= Short problem =
Using the listing below, copy exactly the lines from the one containing "cable.sides, cable.step), finishes.white);" to the one containing "bpy.context.scene.collection.objects.link(rigid_bodies[body])", both lines included, and no others.

==== Data shown

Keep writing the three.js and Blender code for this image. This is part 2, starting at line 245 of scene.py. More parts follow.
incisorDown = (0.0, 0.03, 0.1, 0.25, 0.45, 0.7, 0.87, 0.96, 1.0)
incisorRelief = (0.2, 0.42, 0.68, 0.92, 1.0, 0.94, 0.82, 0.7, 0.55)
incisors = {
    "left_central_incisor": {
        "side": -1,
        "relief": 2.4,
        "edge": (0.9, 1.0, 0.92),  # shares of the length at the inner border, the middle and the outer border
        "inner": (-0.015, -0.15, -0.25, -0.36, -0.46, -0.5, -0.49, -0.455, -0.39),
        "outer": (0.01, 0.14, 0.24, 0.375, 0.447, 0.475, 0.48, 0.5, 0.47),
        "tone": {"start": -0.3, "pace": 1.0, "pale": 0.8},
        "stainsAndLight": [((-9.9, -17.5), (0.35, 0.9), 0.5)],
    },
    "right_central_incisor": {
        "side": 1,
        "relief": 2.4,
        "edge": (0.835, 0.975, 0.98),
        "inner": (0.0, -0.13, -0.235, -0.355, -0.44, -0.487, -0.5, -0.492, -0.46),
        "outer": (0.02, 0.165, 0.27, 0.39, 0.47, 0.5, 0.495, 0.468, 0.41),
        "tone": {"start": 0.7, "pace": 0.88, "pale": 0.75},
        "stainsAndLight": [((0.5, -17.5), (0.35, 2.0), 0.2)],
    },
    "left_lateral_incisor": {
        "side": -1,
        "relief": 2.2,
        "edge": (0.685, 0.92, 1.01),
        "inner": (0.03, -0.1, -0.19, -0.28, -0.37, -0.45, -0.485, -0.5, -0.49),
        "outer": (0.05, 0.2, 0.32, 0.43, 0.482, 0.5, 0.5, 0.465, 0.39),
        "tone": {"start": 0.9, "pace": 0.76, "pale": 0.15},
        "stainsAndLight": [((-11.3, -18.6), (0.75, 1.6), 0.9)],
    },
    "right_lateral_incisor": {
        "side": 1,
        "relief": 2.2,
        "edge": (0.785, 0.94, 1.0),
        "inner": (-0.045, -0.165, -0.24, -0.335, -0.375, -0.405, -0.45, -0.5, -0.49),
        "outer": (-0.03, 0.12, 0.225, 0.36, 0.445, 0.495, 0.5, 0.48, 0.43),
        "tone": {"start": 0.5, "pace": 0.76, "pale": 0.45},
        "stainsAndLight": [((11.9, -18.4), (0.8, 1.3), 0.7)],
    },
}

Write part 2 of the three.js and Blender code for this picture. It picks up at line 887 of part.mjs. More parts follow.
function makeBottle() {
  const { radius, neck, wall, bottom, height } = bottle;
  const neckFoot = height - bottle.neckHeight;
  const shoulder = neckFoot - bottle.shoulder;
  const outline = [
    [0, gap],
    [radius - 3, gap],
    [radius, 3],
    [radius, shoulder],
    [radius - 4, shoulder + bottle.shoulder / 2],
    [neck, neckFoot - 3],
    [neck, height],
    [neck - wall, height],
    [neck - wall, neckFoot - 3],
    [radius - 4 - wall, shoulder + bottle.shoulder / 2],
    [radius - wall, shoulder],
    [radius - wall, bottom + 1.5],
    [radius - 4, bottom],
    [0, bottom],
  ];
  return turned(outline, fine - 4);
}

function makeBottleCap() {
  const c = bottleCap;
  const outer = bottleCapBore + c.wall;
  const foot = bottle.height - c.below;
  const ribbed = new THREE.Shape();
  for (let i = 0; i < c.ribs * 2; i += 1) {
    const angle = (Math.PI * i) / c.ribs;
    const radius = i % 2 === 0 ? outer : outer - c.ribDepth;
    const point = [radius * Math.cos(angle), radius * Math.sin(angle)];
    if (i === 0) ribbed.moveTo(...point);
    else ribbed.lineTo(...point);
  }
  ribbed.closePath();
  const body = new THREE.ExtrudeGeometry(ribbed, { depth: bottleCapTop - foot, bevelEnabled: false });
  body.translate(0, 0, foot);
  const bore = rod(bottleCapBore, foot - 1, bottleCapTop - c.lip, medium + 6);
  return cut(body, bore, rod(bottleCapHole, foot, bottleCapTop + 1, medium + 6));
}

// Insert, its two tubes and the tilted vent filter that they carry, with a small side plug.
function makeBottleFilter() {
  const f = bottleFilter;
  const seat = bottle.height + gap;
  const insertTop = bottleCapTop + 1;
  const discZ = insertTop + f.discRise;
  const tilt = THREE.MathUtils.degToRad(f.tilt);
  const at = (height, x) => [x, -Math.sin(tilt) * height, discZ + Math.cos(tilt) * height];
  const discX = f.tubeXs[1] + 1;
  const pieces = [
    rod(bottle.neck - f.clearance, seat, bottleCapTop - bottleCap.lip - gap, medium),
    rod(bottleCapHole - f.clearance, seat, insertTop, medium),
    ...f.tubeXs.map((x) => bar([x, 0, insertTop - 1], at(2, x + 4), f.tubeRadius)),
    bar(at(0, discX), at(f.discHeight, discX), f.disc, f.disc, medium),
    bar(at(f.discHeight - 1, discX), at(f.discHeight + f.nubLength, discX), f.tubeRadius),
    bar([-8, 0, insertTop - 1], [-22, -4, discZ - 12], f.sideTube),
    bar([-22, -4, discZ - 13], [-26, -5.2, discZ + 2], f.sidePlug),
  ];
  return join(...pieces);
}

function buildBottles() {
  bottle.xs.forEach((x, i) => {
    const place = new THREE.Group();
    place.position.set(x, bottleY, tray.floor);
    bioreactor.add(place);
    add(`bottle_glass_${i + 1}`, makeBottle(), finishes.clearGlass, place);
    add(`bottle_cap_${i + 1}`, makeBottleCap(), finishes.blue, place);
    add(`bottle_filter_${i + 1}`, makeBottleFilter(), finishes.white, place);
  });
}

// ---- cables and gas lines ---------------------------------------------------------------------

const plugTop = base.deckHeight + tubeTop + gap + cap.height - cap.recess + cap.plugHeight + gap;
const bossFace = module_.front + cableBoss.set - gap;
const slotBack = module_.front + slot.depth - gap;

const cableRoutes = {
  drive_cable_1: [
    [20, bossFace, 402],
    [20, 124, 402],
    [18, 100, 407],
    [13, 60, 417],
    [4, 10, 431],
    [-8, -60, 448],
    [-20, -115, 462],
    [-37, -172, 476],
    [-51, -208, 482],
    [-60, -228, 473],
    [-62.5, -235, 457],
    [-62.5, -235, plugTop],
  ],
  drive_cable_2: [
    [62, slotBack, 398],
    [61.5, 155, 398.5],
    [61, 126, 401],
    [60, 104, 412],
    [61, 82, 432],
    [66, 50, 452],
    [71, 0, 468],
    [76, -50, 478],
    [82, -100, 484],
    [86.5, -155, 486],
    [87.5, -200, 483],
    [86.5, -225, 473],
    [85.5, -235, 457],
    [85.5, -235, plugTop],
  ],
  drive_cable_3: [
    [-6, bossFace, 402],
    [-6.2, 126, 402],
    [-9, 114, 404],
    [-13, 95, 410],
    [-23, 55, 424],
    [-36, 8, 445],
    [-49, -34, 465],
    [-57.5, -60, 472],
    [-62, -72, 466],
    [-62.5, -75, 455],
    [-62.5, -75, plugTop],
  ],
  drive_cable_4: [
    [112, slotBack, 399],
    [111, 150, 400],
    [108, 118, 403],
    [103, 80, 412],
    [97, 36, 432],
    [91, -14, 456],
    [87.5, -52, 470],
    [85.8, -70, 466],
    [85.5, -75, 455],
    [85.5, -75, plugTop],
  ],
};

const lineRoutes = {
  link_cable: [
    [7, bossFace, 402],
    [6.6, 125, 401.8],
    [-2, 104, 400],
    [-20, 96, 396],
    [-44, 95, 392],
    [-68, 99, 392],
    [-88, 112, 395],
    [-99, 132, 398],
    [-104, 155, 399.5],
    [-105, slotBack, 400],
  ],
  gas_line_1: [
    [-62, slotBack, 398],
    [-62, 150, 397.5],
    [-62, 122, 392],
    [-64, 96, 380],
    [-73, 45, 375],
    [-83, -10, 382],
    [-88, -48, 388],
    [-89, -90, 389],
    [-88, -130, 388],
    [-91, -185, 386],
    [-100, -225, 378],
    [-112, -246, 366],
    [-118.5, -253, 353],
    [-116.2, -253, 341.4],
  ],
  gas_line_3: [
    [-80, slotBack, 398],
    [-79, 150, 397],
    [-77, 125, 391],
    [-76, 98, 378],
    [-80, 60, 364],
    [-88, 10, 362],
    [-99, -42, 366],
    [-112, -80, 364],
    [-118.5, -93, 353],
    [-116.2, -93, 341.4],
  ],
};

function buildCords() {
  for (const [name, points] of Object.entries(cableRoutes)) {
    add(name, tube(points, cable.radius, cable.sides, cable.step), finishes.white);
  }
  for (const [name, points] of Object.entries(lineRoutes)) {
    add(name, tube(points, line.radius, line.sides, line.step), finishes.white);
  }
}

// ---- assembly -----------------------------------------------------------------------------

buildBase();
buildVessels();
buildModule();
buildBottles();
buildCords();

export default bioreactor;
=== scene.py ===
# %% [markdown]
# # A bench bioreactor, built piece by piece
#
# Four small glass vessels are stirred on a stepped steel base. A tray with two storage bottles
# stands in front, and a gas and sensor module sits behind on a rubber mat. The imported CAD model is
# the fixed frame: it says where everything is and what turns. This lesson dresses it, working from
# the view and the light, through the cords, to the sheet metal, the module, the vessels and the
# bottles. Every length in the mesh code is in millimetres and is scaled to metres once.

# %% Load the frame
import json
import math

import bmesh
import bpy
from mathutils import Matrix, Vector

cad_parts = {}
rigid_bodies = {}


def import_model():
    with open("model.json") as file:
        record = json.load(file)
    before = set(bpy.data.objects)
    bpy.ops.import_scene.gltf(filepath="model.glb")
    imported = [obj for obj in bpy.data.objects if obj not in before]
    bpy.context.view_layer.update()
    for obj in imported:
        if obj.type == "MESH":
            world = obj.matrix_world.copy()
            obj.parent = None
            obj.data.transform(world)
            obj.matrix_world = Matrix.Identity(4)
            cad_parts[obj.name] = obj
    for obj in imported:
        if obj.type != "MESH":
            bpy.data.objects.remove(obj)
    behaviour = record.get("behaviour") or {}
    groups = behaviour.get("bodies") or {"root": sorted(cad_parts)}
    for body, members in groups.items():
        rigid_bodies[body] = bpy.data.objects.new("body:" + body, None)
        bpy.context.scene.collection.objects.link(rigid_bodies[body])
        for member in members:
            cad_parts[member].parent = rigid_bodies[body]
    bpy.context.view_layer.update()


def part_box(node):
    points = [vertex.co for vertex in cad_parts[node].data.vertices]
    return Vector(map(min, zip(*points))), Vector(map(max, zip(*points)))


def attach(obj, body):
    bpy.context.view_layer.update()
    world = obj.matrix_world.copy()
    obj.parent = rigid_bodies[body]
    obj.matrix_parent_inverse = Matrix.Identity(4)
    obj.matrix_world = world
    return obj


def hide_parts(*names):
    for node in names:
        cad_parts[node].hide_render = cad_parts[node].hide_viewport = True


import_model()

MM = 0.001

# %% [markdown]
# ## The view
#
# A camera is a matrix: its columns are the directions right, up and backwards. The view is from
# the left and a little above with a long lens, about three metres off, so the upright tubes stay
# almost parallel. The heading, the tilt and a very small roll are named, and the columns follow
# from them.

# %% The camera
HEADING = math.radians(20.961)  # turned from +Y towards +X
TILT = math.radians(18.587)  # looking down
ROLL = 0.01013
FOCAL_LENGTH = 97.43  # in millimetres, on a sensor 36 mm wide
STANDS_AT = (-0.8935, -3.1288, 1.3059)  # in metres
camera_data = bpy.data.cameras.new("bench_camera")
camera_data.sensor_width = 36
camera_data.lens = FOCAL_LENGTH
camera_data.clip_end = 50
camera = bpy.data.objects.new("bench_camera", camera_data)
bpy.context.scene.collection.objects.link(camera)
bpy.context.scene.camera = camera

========

= Correct response =
    add(name, tube(points, cable.radius, cable.sides, cable.step), finishes.white);
  }
  for (const [name, points] of Object.entries(lineRoutes)) {
    add(name, tube(points, line.radius, line.sides, line.step), finishes.white);
  }
}

// ---- assembly -----------------------------------------------------------------------------

buildBase();
buildVessels();
buildModule();
buildBottles();
buildCords();

export default bioreactor;
=== scene.py ===
# %% [markdown]
# # A bench bioreactor, built piece by piece
#
# Four small glass vessels are stirred on a stepped steel base. A tray with two storage bottles
# stands in front, and a gas and sensor module sits behind on a rubber mat. The imported CAD model is
# the fixed frame: it says where everything is and what turns. This lesson dresses it, working from
# the view and the light, through the cords, to the sheet metal, the module, the vessels and the
# bottles. Every length in the mesh code is in millimetres and is scaled to metres once.

# %% Load the frame
import json
import math

import bmesh
import bpy
from mathutils import Matrix, Vector

cad_parts = {}
rigid_bodies = {}


def import_model():
    with open("model.json") as file:
        record = json.load(file)
    before = set(bpy.data.objects)
    bpy.ops.import_scene.gltf(filepath="model.glb")
    imported = [obj for obj in bpy.data.objects if obj not in before]
    bpy.context.view_layer.update()
    for obj in imported:
        if obj.type == "MESH":
            world = obj.matrix_world.copy()
            obj.parent = None
            obj.data.transform(world)
            obj.matrix_world = Matrix.Identity(4)
            cad_parts[obj.name] = obj
    for obj in imported:
        if obj.type != "MESH":
            bpy.data.objects.remove(obj)
    behaviour = record.get("behaviour") or {}
    groups = behaviour.get("bodies") or {"root": sorted(cad_parts)}
    for body, members in groups.items():
        rigid_bodies[body] = bpy.data.objects.new("body:" + body, None)
        bpy.context.scene.collection.objects.link(rigid_bodies[body])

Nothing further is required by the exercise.